### Stored rows ###

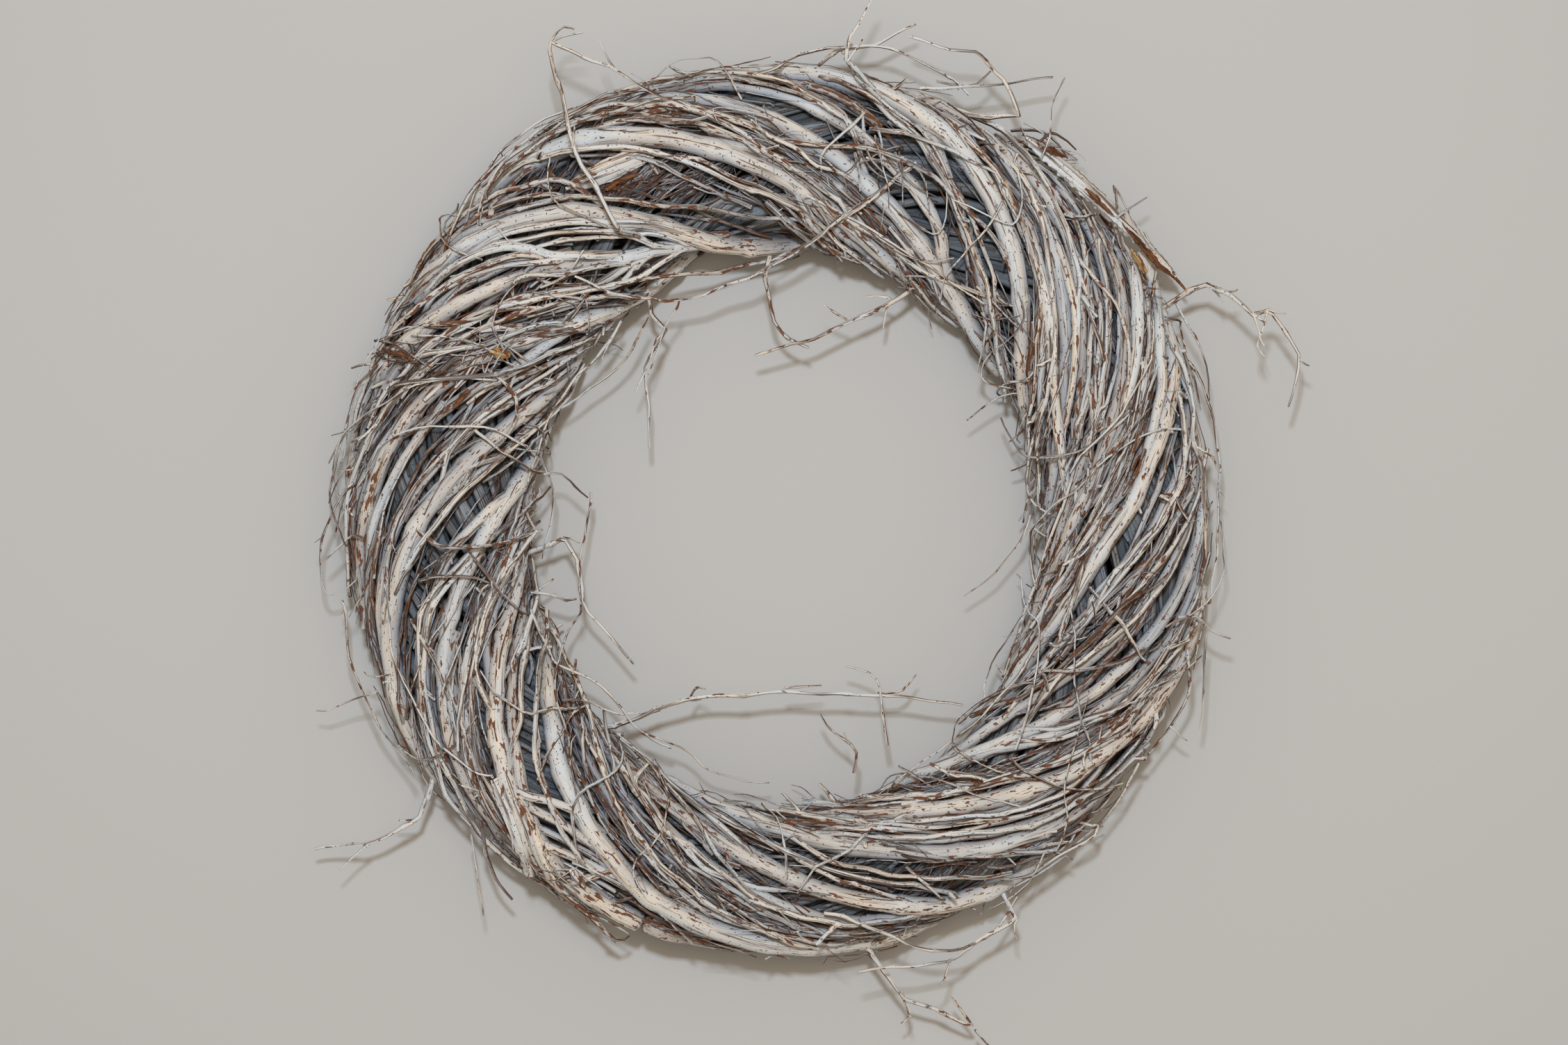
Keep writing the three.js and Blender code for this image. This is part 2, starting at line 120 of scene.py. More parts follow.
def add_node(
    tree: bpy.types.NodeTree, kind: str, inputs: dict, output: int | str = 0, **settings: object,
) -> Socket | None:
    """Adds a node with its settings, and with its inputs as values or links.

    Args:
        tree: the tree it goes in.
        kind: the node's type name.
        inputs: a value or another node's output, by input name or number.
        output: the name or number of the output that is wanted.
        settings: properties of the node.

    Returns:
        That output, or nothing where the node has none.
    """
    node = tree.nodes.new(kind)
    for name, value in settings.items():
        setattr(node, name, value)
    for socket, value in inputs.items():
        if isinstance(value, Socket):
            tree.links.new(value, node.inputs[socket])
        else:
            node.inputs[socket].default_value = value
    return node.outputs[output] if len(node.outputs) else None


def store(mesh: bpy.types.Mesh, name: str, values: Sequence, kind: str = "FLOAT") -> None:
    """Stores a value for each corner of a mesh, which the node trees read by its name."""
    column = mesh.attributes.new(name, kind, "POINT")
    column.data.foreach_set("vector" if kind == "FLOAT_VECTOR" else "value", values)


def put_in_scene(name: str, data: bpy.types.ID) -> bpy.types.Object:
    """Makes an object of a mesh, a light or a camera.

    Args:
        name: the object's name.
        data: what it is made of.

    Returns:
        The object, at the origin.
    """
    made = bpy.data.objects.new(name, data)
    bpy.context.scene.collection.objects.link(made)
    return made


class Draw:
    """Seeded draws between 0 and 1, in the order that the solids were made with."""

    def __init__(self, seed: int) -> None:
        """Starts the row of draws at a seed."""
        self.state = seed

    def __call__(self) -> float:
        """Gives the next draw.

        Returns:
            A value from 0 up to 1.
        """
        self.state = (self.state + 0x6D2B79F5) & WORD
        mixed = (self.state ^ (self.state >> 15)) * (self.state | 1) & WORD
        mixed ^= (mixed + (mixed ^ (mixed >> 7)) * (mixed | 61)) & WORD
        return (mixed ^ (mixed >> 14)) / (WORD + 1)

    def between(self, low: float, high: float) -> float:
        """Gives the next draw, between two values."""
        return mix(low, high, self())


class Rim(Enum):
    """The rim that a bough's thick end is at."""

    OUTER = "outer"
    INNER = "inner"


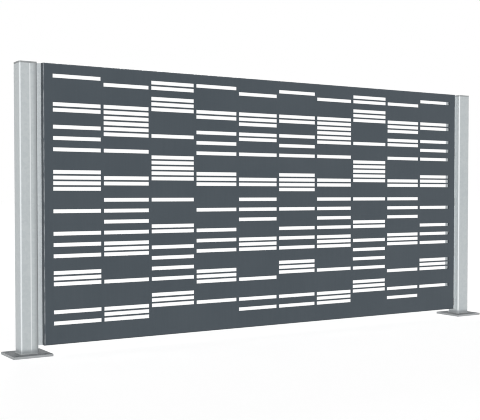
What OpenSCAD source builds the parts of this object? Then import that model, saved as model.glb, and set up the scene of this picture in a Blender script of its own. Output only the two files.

###

> _What you are asked to do_:
Everything from the first line of the records above to the line containing "settings: properties of the node.", inclusive, should be repeated exactly; leave out the rest.

> _Task output_:
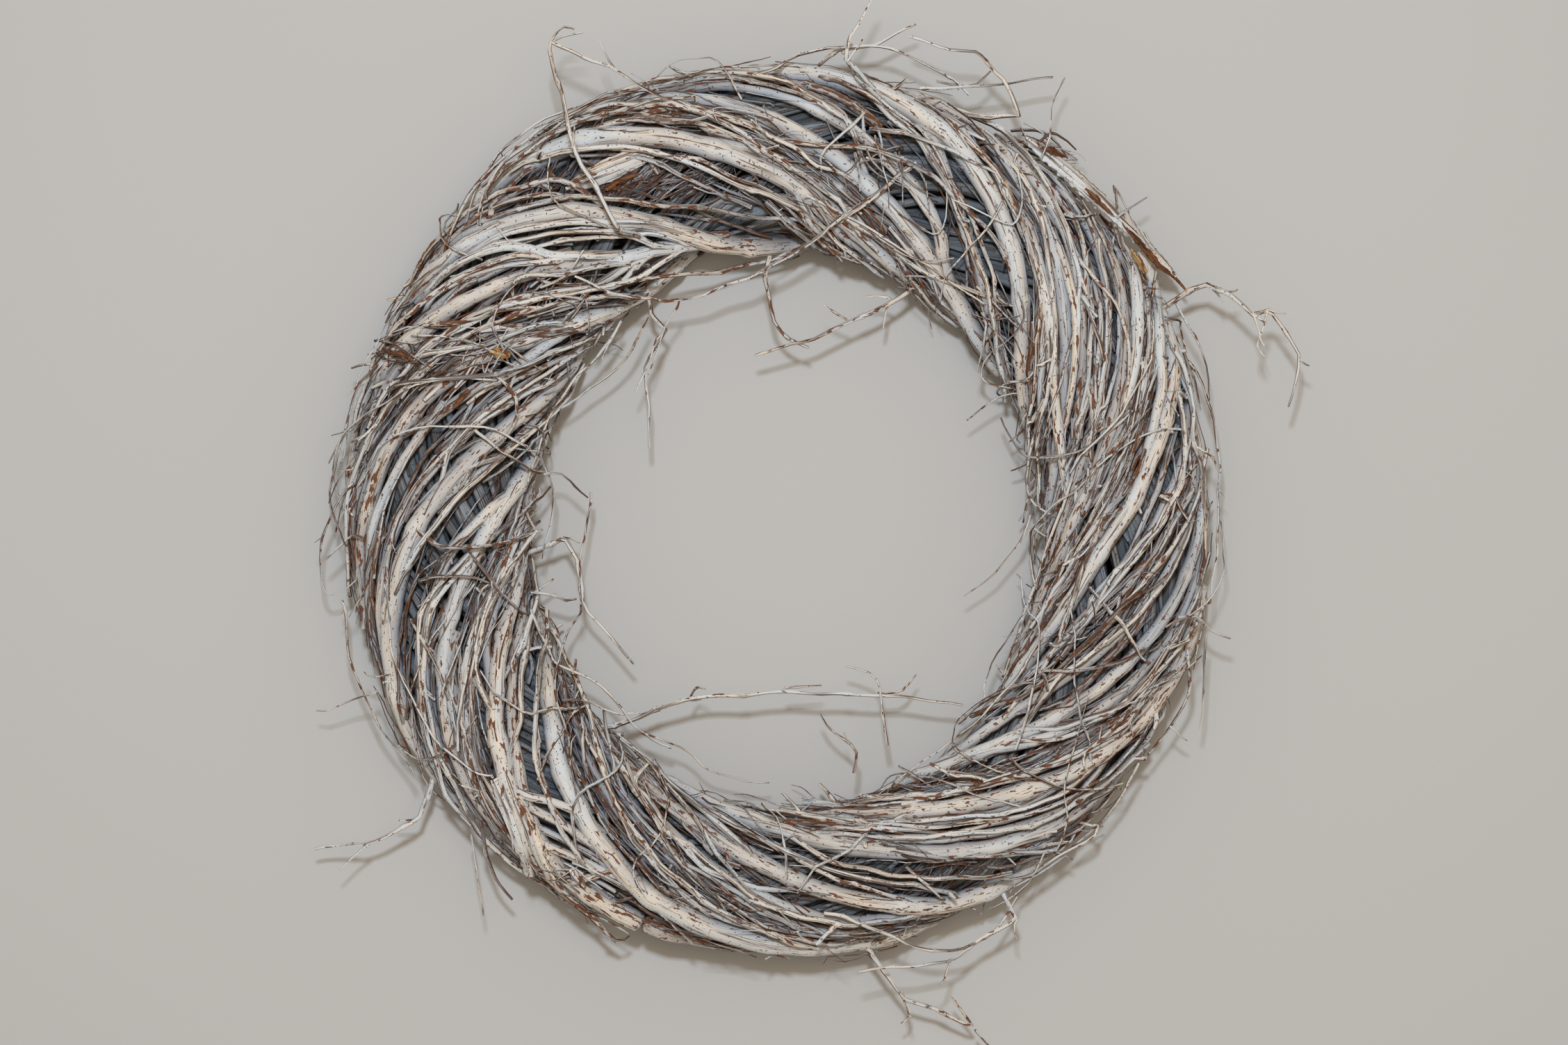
Keep writing the three.js and Blender code for this image. This is part 2, starting at line 120 of scene.py. More parts follow.
def add_node(
    tree: bpy.types.NodeTree, kind: str, inputs: dict, output: int | str = 0, **settings: object,
) -> Socket | None:
    """Adds a node with its settings, and with its inputs as values or links.

    Args:
        tree: the tree it goes in.
        kind: the node's type name.
        inputs: a value or another node's output, by input name or number.
        output: the name or number of the output that is wanted.
        settings: properties of the node.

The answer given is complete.